Who Lives in the Area?

Mount Charleston is famous for its approximately 18K acres of very old bristlecone pine trees, which may be the oldest living thing on the earth. The oldest known tree is suspected to be 3K years old. In addition, Joshua, oak, banana yucca, white fir, Utah juniper, quaking aspen, Manzanita, shrub live oak, mountain mahogany, limber pine, ponderosa and pinyon pine, and cedar trees can be found around the region at varying altitudes. Creosote bushes, horsebrush, blackbrush, and sagebrush also grow here. Based on the season, Indian Paintbrush, Scarlet Gilia, Yellow Primroses, and Rough Angelica are some of the blooms you may enjoy during your visit.

The Mount Charleston area has its own animal life specific to it. As of October 2013, the Mount Charleston blue butterfly has been designated an endangered species. Palmer’s chipmunks inhabit the region; they can be found only in the Spring Mountains. Rocky Mountain elk – not found outside this herd – also live near Cold Creek. The white tailed antelope squirrel, golden mantle ground squirrel, black tailed jackrabbit, mule deer, wild horses and burros, kit fox, desert tortoise, rattlesnake, bighorn sheep, coyote, bobcat, gray fox, and mountain lion also call this place home. Bird watchers will want to keep an eye out for roadrunners, wild turkeys, red tailed hawks, ravens and rock wrens that build their communities here.

Of Nearby Interest

Fossils are not typical here, but if you travel to Griffith Peak, you may see many.

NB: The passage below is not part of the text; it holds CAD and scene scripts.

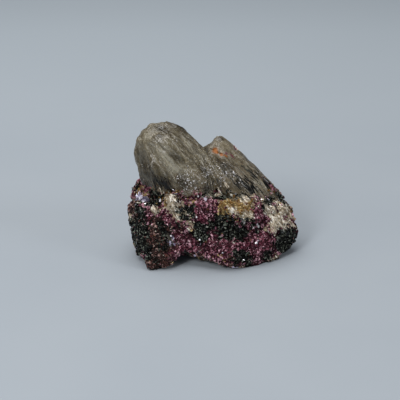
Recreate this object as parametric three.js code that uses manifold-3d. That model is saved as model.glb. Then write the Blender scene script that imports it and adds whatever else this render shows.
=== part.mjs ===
// A raw lepidolite specimen: a broken lump of pink mica rock with a mass of grey quartz grown on top.
// Units are millimetres, +Z is up, +X runs to the right along the lump and +Y to its back.
// The origin is on the surface that the lump rests on, under the middle of it.
//
// There are two solids:
//   lepidolite_matrix  the rock: mica, black grains and feldspar grown together, with its crystals fused on
//   quartz_mass        the quartz: a leaning crystal lobe and a lower ridge behind it, grown together
import * as THREE from 'three';
import { ConvexHull } from 'three/addons/math/ConvexHull.js';
import { ImprovedNoise } from 'three/addons/math/ImprovedNoise.js';
import { mergeVertices } from 'three/addons/utils/BufferGeometryUtils.js';
import Module from 'manifold-3d';

const CONTACT_GAP = 0.4; // left between the rock and the quartz that sits on it
const EDGE_SHARPNESS = 60; // higher keeps the broken edges of a lump crisper
const EVENING_ROUNDS = 24; // passes that spread a lump's points evenly over it
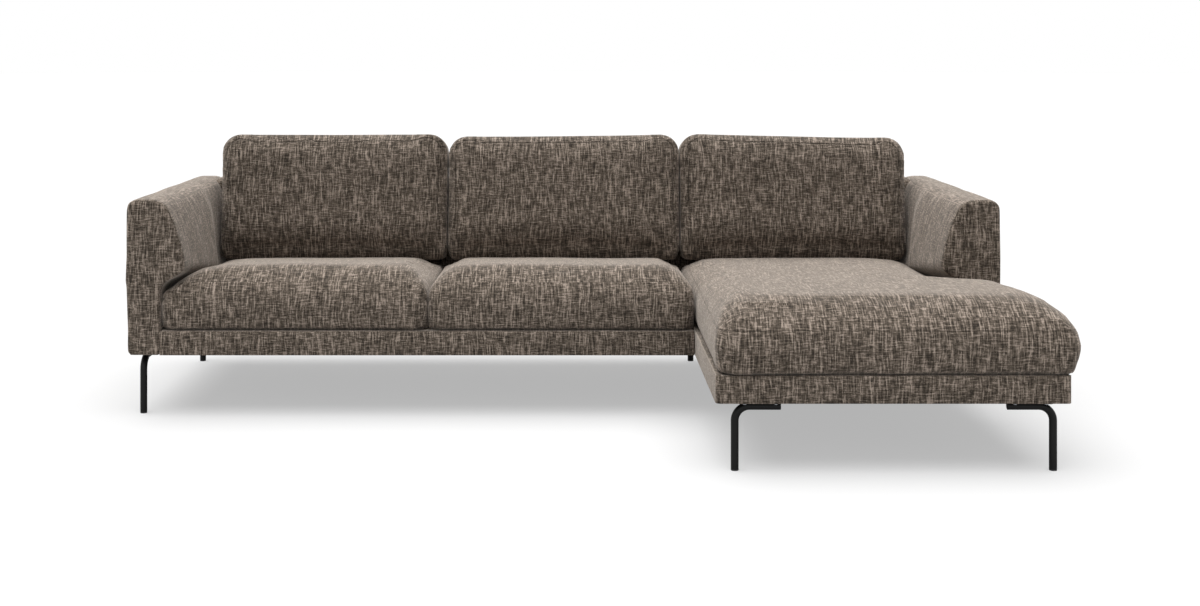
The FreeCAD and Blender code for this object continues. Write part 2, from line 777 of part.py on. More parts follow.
arm_side_crown = 205
save("left_seat_cushion", seat(seat_left + 1, seat_split_x - half_gap, arm_side_crown, 90))
save("middle_seat_cushion", seat(seat_split_x + half_gap, seat_right - 0.5, 90, 90))

chaise_cushion_plan = [(chaise_left + 1, chaise_front - 12), (chaise_right + 41, chaise_front - 12),
                       (chaise_right + 41, step_y - 2), (right_face - 2, step_y - 2),
                       (right_face - 2, seat_back_end), (chaise_left + 1, seat_back_end)]
chaise_shape = {"widest": 352, "rise": 101, "slope": 3, "pivot_y": -100, "hollow": 2,
                "foot_in": [10, 30, 8, 8, 10, 8], "crown_in": [150, 130, 60, 205, 140, 90]}
save("chaise_seat_cushion", seat_cushion(chaise_cushion_plan, [45, 45, 20, 20, 20, 20], chaise_shape))

save("left_back_cushion", back_cushion(-1254, -438))
save("middle_back_cushion", back_cushion(-434, 398))
save("chaise_back_cushion", back_cushion(402, 1214))

whole = group(list(nodes.values())).BoundBox
print("nodes", len(nodes))
print("box", [round(v, 1) for v in (whole.XMin, whole.XMax, whole.YMin, whole.YMax, whole.ZMin, whole.ZMax)])
for name in nodes:
    shape = nodes[name]
    if not shape.isValid() or shape.Volume <= 0:
        print("check this shape", name, shape.isValid(), round(shape.Volume))
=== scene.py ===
import bpy
import bmesh
import json
import math
from mathutils import Matrix, Vector, bvhtree, noise


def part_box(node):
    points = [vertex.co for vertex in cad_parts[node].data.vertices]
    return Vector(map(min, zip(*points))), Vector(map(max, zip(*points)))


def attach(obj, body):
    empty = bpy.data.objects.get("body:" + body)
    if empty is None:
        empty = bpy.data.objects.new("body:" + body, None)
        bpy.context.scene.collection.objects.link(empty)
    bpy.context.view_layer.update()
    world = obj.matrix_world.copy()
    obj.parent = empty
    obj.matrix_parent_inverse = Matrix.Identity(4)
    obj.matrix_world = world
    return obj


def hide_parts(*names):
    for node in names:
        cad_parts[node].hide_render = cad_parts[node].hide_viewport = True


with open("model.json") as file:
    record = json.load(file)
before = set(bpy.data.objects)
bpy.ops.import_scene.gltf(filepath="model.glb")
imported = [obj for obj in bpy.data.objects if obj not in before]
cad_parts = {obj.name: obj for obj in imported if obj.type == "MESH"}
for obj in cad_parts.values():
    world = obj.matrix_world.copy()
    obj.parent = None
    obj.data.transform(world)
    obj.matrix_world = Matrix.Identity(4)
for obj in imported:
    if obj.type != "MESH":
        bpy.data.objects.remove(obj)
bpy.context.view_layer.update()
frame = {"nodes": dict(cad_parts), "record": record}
scene = bpy.context.scene
cadNodes = frame["nodes"]


# shader maths

class Wire:
    def __init__(self, tree, socket):
        self.tree = tree
        self.socket = socket

    def math(self, operation, *others):
        node = self.tree.nodes.new("ShaderNodeMath")
        node.operation = operation
        for index, value in enumerate((self,) + others):
            if isinstance(value, Wire):
                self.tree.links.new(value.socket, node.inputs[index])
            else:
                node.inputs[index].default_value = value
        return Wire(self.tree, node.outputs[0])

    def swapped(self, operation, value):
        node = self.tree.nodes.new("ShaderNodeMath")
        node.operation = operation
        node.inputs[0].default_value = value
        self.tree.links.new(self.socket, node.inputs[1])
        return Wire(self.tree, node.outputs[0])

    def __add__(self, other):
        return self.math("ADD", other)

    def __sub__(self, other):
        return self.math("SUBTRACT", other)

    def __mul__(self, other):
        return self.math("MULTIPLY", other)

    def __truediv__(self, other):
        return self.math("DIVIDE", other)

    def __radd__(self, other):
        return self.math("ADD", other)

    def __rmul__(self, other):
        return self.math("MULTIPLY", other)

    def __rsub__(self, other):
        return self.swapped("SUBTRACT", other)


class Finish:
    def __init__(self, name):
        self.material = bpy.data.materials.new(name)
        self.material.use_nodes = True
        self.tree = self.material.node_tree
        self.tree.nodes.clear()

    def node(self, kind, settings=None, inputs=None, output=0):
        node = self.tree.nodes.new(kind)
        for key, value in (settings or {}).items():
            if key == "stops":
                ramp = node.color_ramp
                for index, (place, colour) in enumerate(value):
                    stop = ramp.elements[index] if index < 2 else ramp.elements.new(place)
                    stop.position = place
                    stop.color = colour
            else:
                setattr(node, key, value)
        for key, value in (inputs or {}).items():
            if isinstance(value, Wire):
                self.tree.links.new(value.socket, node.inputs[key])
            else:
                node.inputs[key].default_value = value
        return Wire(self.tree, node.outputs[output]) if node.outputs else None

    def parts(self, vector):
        split = self.node("ShaderNodeSeparateXYZ", inputs={0: vector})
        outputs = split.socket.node.outputs
        return [Wire(self.tree, outputs[index]) for index in range(3)]

    def joined(self, x, y, z):
        return self.node("ShaderNodeCombineXYZ", inputs={0: x, 1: y, 2: z})

    def noise(self, vector, scale, detail=2.0, roughness=0.5):
        return self.node("ShaderNodeTexNoise", inputs={"Vector": vector, "Scale": scale,
                                                       "Detail": detail, "Roughness": roughness})

    def choose(self, factor, low, high):
        return low + (high - low) * factor

    def blend(self, factor, low, high, mode="MIX"):
        return self.node("ShaderNodeMix", {"data_type": "RGBA", "blend_type": mode},
                         {0: factor, 6: low, 7: high}, output=2)

    def surface(self, inputs):
        shader = self.node("ShaderNodeBsdfPrincipled", inputs=inputs)
        self.node("ShaderNodeOutputMaterial", inputs={"Surface": shader})
        return self.material


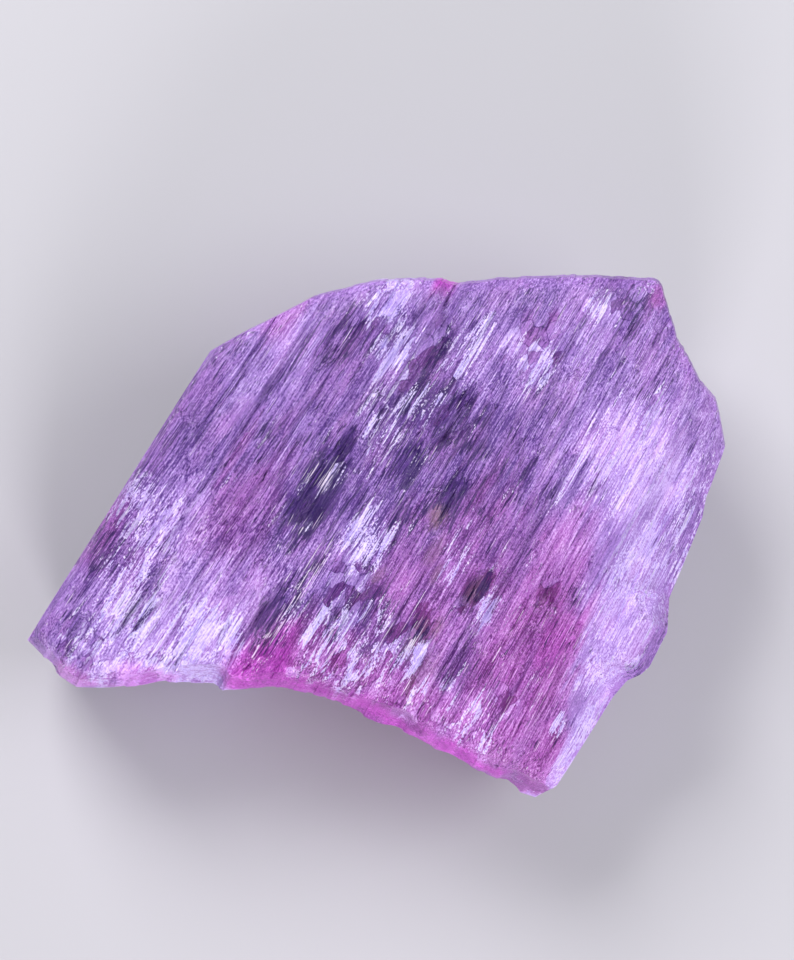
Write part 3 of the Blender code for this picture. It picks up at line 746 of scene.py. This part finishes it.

People have lived in this mountainous area for some10K years, beginning in approximately 11,000 BC with nomadic tribes. The Anasazi people also inhabited the area until 1150 AD. Pioneers supplied themselves with wood from the Mount Charleston area. The mountains are still important to native people. Currently, less than 1K people live in the Mount Charleston area.

Weather Alert

Be aware that it is considerably colder at these altitudes. For this reason, Mount Charleston is a great place to cool off in summer. If you go in spring, however, you may run into piles of snow that have not yet melted when the rest of the Vegas area has not one snowflake remaining. Snow can be found on Mount Charleston for more than six months of the year. Trails may be closed due to snow. Dress in layers for warmth and do not judge the temperatures by what you experienced in Vegas.

The Basics

Mount Charleston is part of the Mount Charleston Wilderness Area, Humboldt-Toiyabe National Forest, and the Spring Mountains National Recreation Area. People visit Mount Charleston all year because the area provides opportunities for walking in nature, hiking, mountaineering, golfing, horseback riding, skiing, and snowboarding. Mount Charleston offers many camp sites and picnic areas, as well; RVs are allowed in some.

The USDA Forest Service office f or the Humboldt-Toiyabe National Forest (phone: 775-331-6444) may be able to provide more information before your journey.

Wishing you safe and fascinating travels!